Alguns escritores desafiaram a censura explicitamente, como Jorge Amado e Érico Veríssimo, dois dos mais populares escritores brasileiros. Eles reagiram à censura prévia declarando que “em nenhuma circunstância” mandariam seus originais aos censores: “preferimos parar de publicar no Brasil e só publicar no exterior”, disseram. A censura prévia foi formalmente instituída em 26 de janeiro de 1970, por meio do Decreto-lei nº 1.077.
Diante desse clima repressivo, muitas pessoas passaram a tomar precauções em relação aos livros que possuíam, uma vez que muitos deles passaram a ser vistos pela ditadura como “armas perigosas” de subversão. Muitas pessoas queimavam ou enterravam seus próprios livros considerados “comprometedores”, transformando em realidade as previsões da obra Fahrenheit 451, de Ray Bradubury. Outros espalharam seus livros entre os amigos que não possuíam nenhum envolvimento político, pensando que mais tarde, quando a censura enfraquecesse, iriam recuperá-los. O fato é que muita gente perdeu bibliotecas inteiras com medo da perseguição.

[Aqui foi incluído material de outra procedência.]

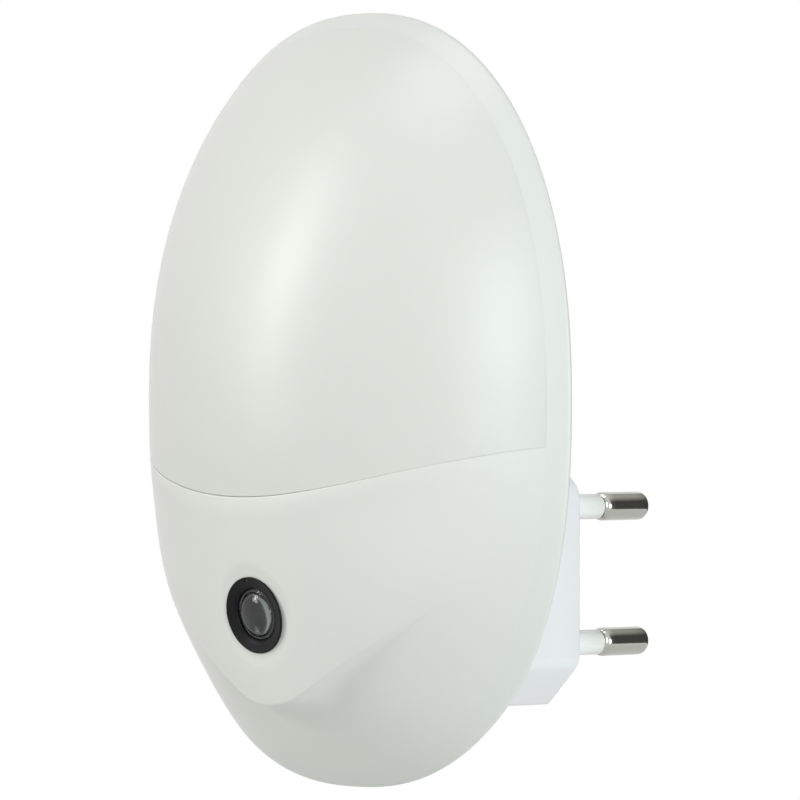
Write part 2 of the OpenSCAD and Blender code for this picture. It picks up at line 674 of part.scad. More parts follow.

Os estudantes de Ciências Sociais, História, Filosofia, Geografia e Literatura encontraram dificuldades para acessar livros básicos para sua formação, proibidos pelo index de autores subversivos e, sempre que possível, tais textos eram lidos às escondidas. A militância de esquerda, por sua vez, sentia necessidade de ler e difundir livros estratégicos para as suas organizações, considerados clássicos do seu repertório político e cruciais para a formação de novos militantes. Para driblar a censura, tais organizações criaram métodos clandestinos de circulação de livros proibidos. Nas gráficas de grupos guerrilheiros, capítulos de livros eram impressos separadamente e disfarçados com capas insuspeitas de livros de receitas ou obras famosas. Como a tiragem era muito pequena, esses impressos circulavam clandestinamente de mão em mão. Um único exemplar podia ser lido por muitas pessoas, até que alguém os jogasse fora para escapar da repressão.

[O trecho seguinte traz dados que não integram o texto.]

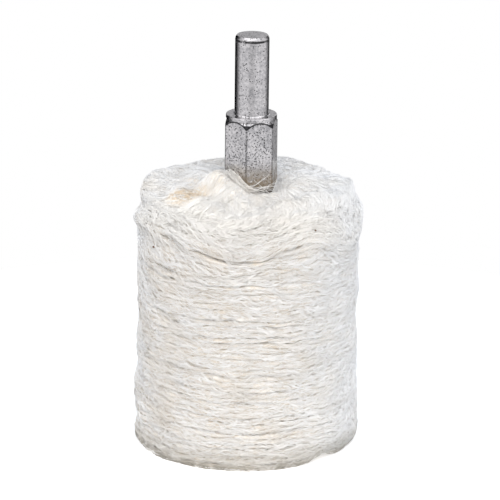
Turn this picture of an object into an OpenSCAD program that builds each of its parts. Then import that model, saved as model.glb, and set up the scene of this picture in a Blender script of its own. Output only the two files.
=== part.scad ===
// Cylindrical cloth polishing wheel on a drill spindle, standing on its lower end.
// Round plies of cotton are clamped on a threaded stud and fan out to a straight rim.
// The origin is the centre of the face it stands on, and +Z runs up the spindle.

/* [Spindle] */
// Diameter of the plain shank that goes into the drill chuck
shank_d = 6; // [3:0.1:8]
// Length of the plain shank above the collar
shank_l = 14.2; // [8:0.1:40]
// Width across the flats of the hexagonal body
hex_af = 8.5; // [8.2:0.1:10]
// Length of the hexagonal body, collar included
hex_l = 15; // [6:0.1:30]
// Diameter of the round collar turned on top of the hexagon
collar_d = 8.98; // [8.6:0.02:9.4]
// Thickness of that collar
collar_t = 0.62; // [0.3:0.02:1]

/* [Cloth] */
// Diameter of the cloth wheel along its straight side
wheel_d = 39.2; // [36:0.1:60]
// Height of the cloth wheel at its rim
wheel_h = 46.2; // [45:0.1:50]
// Number of cloth plies
ply_count = 48; // [40:1:54]
// Extra radius of the loose plies just below the crown
bulge = 0.65; // [0:0.05:1.5]
// How much shorter every second ply is at its rim
fray = 0.2; // [0:0.05:0.5]
// Extra trim at the rims of the two end plies
edge_trim = 0.7; // [0:0.05:1.5]

/* [Clamp] */
// Height of the lowest clamped ply above the base
core_low = 6.3; // [6.2:0.1:8]
// Height of the top of the clamped plies
core_high = 43.5; // [40:0.1:44.5]
// Thickness of the washer under the hexagon
upper_washer_t = 1; // [0.8:0.1:1.6]
// Outer diameter of the washer under the hexagon
upper_washer_d = 10; // [9:0.1:10]
// Outer diameter of the fender washer at the lower end
lower_washer_d = 15; // [12:0.1:15]
// Thickness of the fender washer
lower_washer_t = 1.2; // [0.8:0.1:1.2]
// Outer diameter of the split spring washer
lock_washer_d = 9.2; // [8:0.1:10]
// Thickness of the split spring washer
lock_washer_t = 1.2; // [0.8:0.1:1.2]
// Width across the flats of the thin nut
nut_af = 8; // [7:0.1:9]
// Thickness of the thin nut
nut_t = 2.7; // [2:0.1:2.7]

/* [Thread] */
// Outer diameter of the stud's thread
stud_d = 5; // [4:0.1:5]
// Pitch of the thread
pitch = 0.8; // [0.6:0.1:1]
// Number of thread turns at the stud's lower end
turns = 9; // [4:1:12]

/* [Hidden] */
$fn = 96;

// Heights along the spindle, from the base up
nut_z = core_low - lower_washer_t - lock_washer_t - nut_t;
stud_z = nut_z - 0.6;
hex_z = core_high + upper_washer_t;
hex_top = hex_z + hex_l;
spindle_top = hex_top + shank_l;

// Spindle details
shank_r = shank_d / 2;
stud_r = stud_d / 2;
thread_depth = 0.54 * pitch;
end_bevel = 0.28;
end_bevel_l = 0.62;
root_cove = 0.3;
collar_round = 0.16;
hex_r = hex_af / 2 / cos(30);
corner_r = hex_r - 0.06;
cone_slope = 0.7;
cone_drop = 0.66;

// Bores that pass over the stud, and the edge breaks on the hardware
bore_r = stud_r + 0.15;
nut_bore_r = stud_r + 0.05;
edge_break = 0.12;
split_w = 0.9;

// Where the plies are held flat, and where they have fanned out to the rim
lower_flat_r = lower_washer_d / 2 + 0.2;
upper_flat_r = upper_washer_d / 2 + 0.2;
lower_fan_r = 13.5;
upper_fan_r = 9.5;
fan_steps = 8;

// Air between neighbouring plies, at the core and at the rim
core_gap = 0.02;
rim_gap = 0.12;

// Rim outline: the soft cut edge, the loose plies and the trimmed end plies
soft_edge = 0.25;
bulge_ply = 0.885 * ply_count;
bulge_spread = 2.2;
trim_plies = 3;

function ply_name(i) = str("cloth_ply_", i < 9 ? "0" : "", i + 1);

HARDWARE = ["spindle", "upper_washer", "lower_washer", "lock_washer", "end_nut"];

function mix(a, b, t) = a + (b - a) * t;
function clamp01(t) = min(max(t, 0), 1);
function ease(t) = clamp01(t) * clamp01(t) * (3 - 2 * clamp01(t));

// Share of the way up the stack at boundary u, where boundary u lies under ply u
function share(u) = u / ply_count;

// Height of boundary u where the plies are clamped, and at the rim
function core_z(u) = mix(core_low, core_high, share(u));
function rim_z(u) = wheel_h * share(u);

// How far boundary u has fanned out at radius r, from 0 at the clamp to 1 at the rim
function fan(r, u) =
    let (flat_r = mix(lower_flat_r, upper_flat_r, share(u)))
    let (fan_r = mix(lower_fan_r, upper_fan_r, share(u)))
    ease((r - flat_r) / (fan_r - flat_r));

function boundary(r, u) = mix(core_z(u), rim_z(u), fan(r, u));
function ply_top(r, i) = boundary(r, i + 1) - mix(core_gap, rim_gap, fan(r, i + 1));

// Radius of the cut edge of ply i
function end_trim(i) = pow(clamp01(1 - min(i, ply_count - 1 - i) / trim_plies), 2);
function loose(i) = exp(-pow((i - bulge_ply) / bulge_spread, 2));
function rim_r(i) = wheel_d / 2 - fray * (i % 2) + bulge * loose(i) - edge_trim * end_trim(i);

// Radii at which every ply's profile has a point, the same for all so that none cross
fan_radii = [for (k = [0 : fan_steps]) mix(upper_flat_r, lower_fan_r, k / fan_steps)];
profile_radii = concat([bore_r], fan_radii);

function ply_lower(i, edge_r) =
    [for (r = concat(profile_radii, [edge_r])) [r, boundary(r, i)]];
function ply_upper(i, edge_r) =
    [for (r = concat(profile_radii, [edge_r])) [r, ply_top(r, i)]];
function reversed(list) = [for (k = [len(list) - 1 : -1 : 0]) list[k]];

// Soft outer edge of ply i, between its lower and upper faces
function ply_nose(i) =
    let (low = boundary(rim_r(i), i))
    let (high = ply_top(rim_r(i), i))
    [[rim_r(i), mix(low, high, 0.3)], [rim_r(i), mix(low, high, 0.7)]];

module cloth_ply(i) {
    edge_r = rim_r(i) - soft_edge;
    color(i % 2 == 0 ? "ivory" : "linen")
        rotate_extrude()
            polygon(concat(ply_lower(i, edge_r), ply_nose(i), reversed(ply_upper(i, edge_r))));
}

// Ring grooves that stand for the thread, from the stud's end upwards
function thread_points() = [
    for (k = [0 : turns - 1])
        for (p = [[stud_r, 0.1], [stud_r - thread_depth, 0.5], [stud_r, 0.9]])
            [p[0], stud_z + pitch * (k + 0.5 + p[1])]
];

// Cove between the collar's face and the shank
function cove_points() = [
    for (a = [0 : 30 : 90])
        [shank_r + root_cove * (1 - sin(a)), hex_top + root_cove * (1 - cos(a))]
];

// Rounded upper edge of the collar
function collar_points() = [
    for (a = [0 : 30 : 90])
        [
            collar_d / 2 - collar_round * (1 - cos(a)),
            hex_top - collar_round * (1 - sin(a))
        ]
];

module turned_profile() {
    stud = concat(
        [[0, stud_z], [stud_r - thread_depth, stud_z]],
        thread_points(),
        [[stud_r, hex_z + 0.5]]
    );
    collar = concat(
        [[shank_r, hex_z + 0.5], [shank_r, hex_top - collar_t], [collar_d / 2, hex_top - collar_t]],
        collar_points()
    );
    end = [
        [shank_r, spindle_top - end_bevel_l],
        [shank_r - 0.2 * end_bevel, spindle_top - 0.6 * end_bevel_l],
        [shank_r - end_bevel, spindle_top],
        [0, spindle_top]
    ];
    polygon(concat(stud, collar, cove_points(), end));
}

// Cone that chamfers the hexagon's upper corners, and the round that breaks its long edges
module corner_limit() {
    cone_top = hex_top - collar_t;
    cone_r = hex_af / 2 + cone_slope * (collar_t - cone_drop);
    cone_foot = cone_top - (corner_r - cone_r) / cone_slope;
    rotate_extrude()
        polygon([[0, hex_z], [corner_r, hex_z], [corner_r, cone_foot], [cone_r, cone_top], [0, cone_top]]);
}

module hexagon(af, h) {
    cylinder(r = af / 2 / cos(30), h = h, $fn = 6);
}

module spindle() {
    color("silver") {
        rotate_extrude() turned_profile();
        intersection() {
            translate([0, 0, hex_z]) rotate([0, 0, 30]) hexagon(hex_af, hex_l);
            corner_limit();
        }
    }
}

// Flat ring with broken edges
module ring(bore, outer, t) {
    rotate_extrude()
        polygon([
            [bore, 0],
            [outer - edge_break, 0],
            [outer, edge_break],
            [outer, t - edge_break],
            [outer - edge_break, t],
            [bore, t]
        ]);
}

module upper_washer() {
    color("gray")
        translate([0, 0, core_high])
            ring(bore_r, upper_washer_d / 2, upper_washer_t);
}

module lower_washer() {
    color("gray")
        translate([0, 0, core_low - lower_washer_t])
            ring(bore_r, lower_washer_d / 2, lower_washer_t);
}

module lock_washer() {
    color("dimgray")
        translate([0, 0, nut_z + nut_t])
            difference() {
                ring(bore_r, lock_washer_d / 2, lock_washer_t);
                translate([0, 0, lock_washer_t / 2])
                    rotate([25, 0, 0])
                        translate([0, -split_w / 2, -lock_washer_t])
                            cube([lock_washer_d, split_w, 2 * lock_washer_t]);
            }
}

module end_nut() {
    corner = nut_af / 2 / cos(30);
    flat_drop = 0.35;
    color("darkgray")
        translate([0, 0, nut_z])
            difference() {
                intersection() {
                    hexagon(nut_af, nut_t);
                    rotate_extrude()
                        polygon([
                            [0, 0],
                            [nut_af / 2 - 0.1, 0],
                            [corner, flat_drop],
                            [corner, nut_t - flat_drop],
                            [nut_af / 2 - 0.1, nut_t],
                            [0, nut_t]
                        ]);
                }
                translate([0, 0, -1]) cylinder(r = nut_bore_r, h = nut_t + 2);
            }
}

spindle();
upper_washer();
lower_washer();
lock_washer();
end_nut();
for (i = [0 : ply_count - 1]) {
    cloth_ply(i);
}
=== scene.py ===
"""Cylindrical cotton polishing wheel on a plated drill spindle.

The spindle, washers and nut keep their solids and get their metals here. Every cloth ply
is a soft, wavy disc with a frayed edge of loose threads. The wheel stands on z = 0 with its
axis on Z. Lengths are in metres and angles in radians, unless a comment says otherwise.
"""
import math

import bpy
import numpy as np
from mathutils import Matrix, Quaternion, Vector


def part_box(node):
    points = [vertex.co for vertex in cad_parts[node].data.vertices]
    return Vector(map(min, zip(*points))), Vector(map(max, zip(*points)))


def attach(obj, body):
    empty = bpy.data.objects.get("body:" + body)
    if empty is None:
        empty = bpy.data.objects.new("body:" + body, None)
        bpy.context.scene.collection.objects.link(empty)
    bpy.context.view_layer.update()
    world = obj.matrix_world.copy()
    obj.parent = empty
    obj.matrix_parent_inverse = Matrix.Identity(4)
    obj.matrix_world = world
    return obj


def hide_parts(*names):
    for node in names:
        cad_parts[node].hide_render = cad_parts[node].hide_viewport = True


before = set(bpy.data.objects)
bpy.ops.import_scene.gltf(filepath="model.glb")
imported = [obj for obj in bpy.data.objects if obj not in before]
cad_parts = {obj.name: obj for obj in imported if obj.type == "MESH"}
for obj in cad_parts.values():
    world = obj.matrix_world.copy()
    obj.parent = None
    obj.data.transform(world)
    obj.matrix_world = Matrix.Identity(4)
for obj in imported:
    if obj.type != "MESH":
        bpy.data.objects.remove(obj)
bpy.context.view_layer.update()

MM = 0.001

# ------------------------------------------------------------------ sizes from the frame

ply_names = sorted(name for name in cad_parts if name.startswith("cloth_ply_"))
ply_count = len(ply_names)

wheel_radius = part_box(ply_names[ply_count // 2 - 4])[1].x
wheel_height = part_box(ply_names[-1])[1].z + 0.12 * MM
ply_pitch = wheel_height / ply_count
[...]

O medo tinha fundamento. Em julho de 1968, por exemplo, o Departamento de Ordem Política e Social (Dops) instaurou uma sindicância para investigar o arquiteto e cenógrafo Marcos Flaksman, que trabalhou em algumas peças de teatro consideradas subversivas e imorais, de Bertold Brecht a Plínio Marcos. O motivo? Ao desembarcar no aeroporto do Rio de Janeiro, vindo de Paris, trouxera em sua bagagem onze livros de “natureza subversiva”. Eram obras de autores, como Régis Debray, Che Guevara, Charles Bettelheim, Herbert Marcuse e Louis Althusser. Aliás, como assinalaram os próprios policiais, a maior parte das obras já havia sido traduzida no Brasil. A sindicância não deu em nada, mas serviu como intimidação política.
Livros também foram usados como “provas” contra pessoas acusadas de subversão. Foi o que aconteceu com Francisco Gomes, um ativista de Sorocaba (SP) processado com base na Lei de Segurança Nacional em 1970 por pertencer à Ação Libertadora Nacional (ALN). Ele foi condenado e os livros apreendidos em sua casa foram o primeiro item destacado entre as “provas” da sua subversão.

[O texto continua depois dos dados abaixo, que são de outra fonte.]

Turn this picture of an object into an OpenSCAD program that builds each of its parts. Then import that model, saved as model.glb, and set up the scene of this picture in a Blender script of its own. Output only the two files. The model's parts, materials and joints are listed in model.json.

Mesmo vigiados e perseguidos, os opositores do regime encontraram brechas para denunciar, por meio dos livros, a situação vivida no país. Foi o caso da obra Pau de Arara: La violence militaire au Brésil, publicado na França, em 1971, pela Editora François Maspero. Organizado pelos jornalistas Bernardo Kucinski e Ítalo Tronca, a partir de uma ideia de outro jornalista, Luiz Eduardo Merlino, o livro era uma denúncia do uso da tortura pelo governo brasileiro para combater seus oponentes.
Tragicamente, Merlino foi morto sob tortura pela repressão antes da obra estar impressa. Pau de Arara foi censurado no Brasil no mesmo ano de seu lançamento na França e só foi editado no país em 2013.